John preached that all of us need a baptism of fire. In fact, he argues that fire will either be the birth or the death of us:

…and don’t think you can say to yourselves, ‘We have Abraham as our father.’ For I tell you that God can raise up children for Abraham from these stones! Even now the ax is laid at the root of the trees, and every tree that does not produce good fruit will be cut down and thrown into the fire. “I baptize you with water, for repentance, but the one coming after me is more powerful than I am—I am not worthy to carry his sandals. He will baptize you with the Holy Spirit and fire. His winnowing fork is in his hand, and he will clean out his threshing floor and will gather his wheat into the storehouse, but the chaff he will burn up with inextinguishable fire” (Matthew 3:9-12).

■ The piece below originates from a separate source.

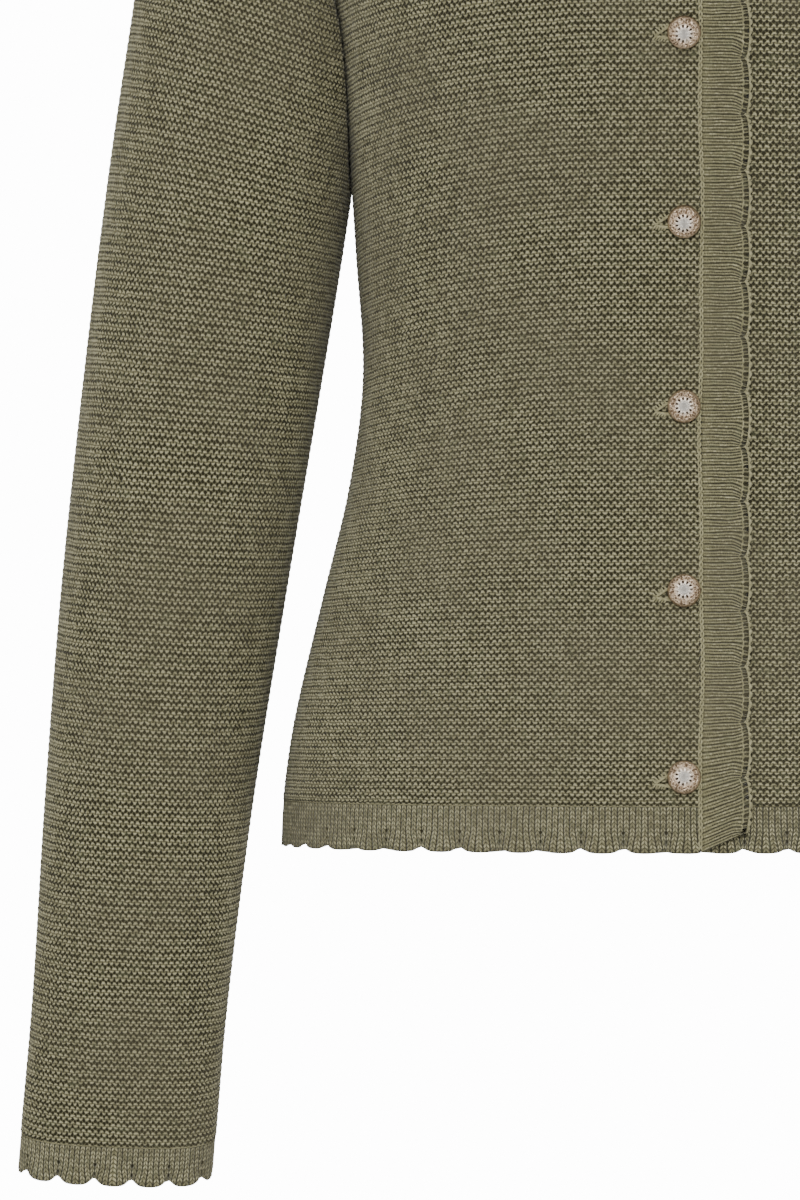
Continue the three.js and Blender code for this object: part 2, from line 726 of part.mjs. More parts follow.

According to verses 9-10, the whole Abrahamic tree is headed for the flames. In fact, Israel stands at the head of a human race destined for fiery judgment (e.g. Zeph 1:18; 3:8). And, to add insult to injury, in verse 12, Christ the Judge will burn up all the chaff “with unquenchable fire.” I enjoy my typical year-round “sunny and 72-degree F” San Diego weather, but unquenchable sounds rather uncomfortable.

Since the flames are being stoked by sin, what are we to do? Fight fire with fire! Firefighters often conduct a “controlled burn,” setting fire to an area under controlled conditions, burning fuel that could potentially feed a future wildfire. In biblical terms, we must be “baptized by Jesus with the Holy Spirit and with fire,” and in Lutheranesque fashion, we ask: What does this mean?

Jesus Offers His Own Baptism

The next significant thing to happen in the Gospel record is for Jesus Himself to be baptized by John. Incredibly, the One whose shoelace John is unfit to tie joins the queue of sinners at the Jordan River. As the Jews repent and confess their sin, Jesus goes to the head of the pack and is baptized. He self-identifies with those he has come to save. Instead of burning them up with unquenchable fire, He comes in solidarity, to be God with us and God for us. Jesus is baptized into our life, so that He could gift us His life.

He carries that solidarity with us throughout His life all the way to the cross. There, Jesus stands as Israel’s true King–the Head of the human race–and He bows His head to the fiery judgment we all deserve. On the cross, He is offered up as a whole burnt offering. He endures the unquenchable fire and comes through the other side the resurrected victor (1 Cor 15:57).

Instead of burning them up with unquenchable fire, He comes in solidarity, to be God with us and God for us. Jesus is baptized into our life, so that He could gift us His life

Interestingly, when the Apostle John later sees the ascended Jesus he says, “His feet were like polished bronze refined in a furnace…” (Rev 1:15).

On the other side of the furnace, Jesus offers us His own baptism. He was baptized into our kind of life – so that we can now be baptized into His kind of life (see Rom 6:1–13).

In Jesus’ baptism, we will not escape the fires of affliction. We will, as the St. Paul writes, fellowship in His sufferings (Phil 3:10); but in Christ, this baptism of fire will truly be a new birth, which includes the gift of the Holy Spirit, pictured by tongues of fire resting on the disciples at Pentecost.

In the words of Nelly, “It’s getting hot in here.” Baptized into Christ, you need not fear. He’s taken the heat so that you can be gathered like wheat into the storehouse of His love.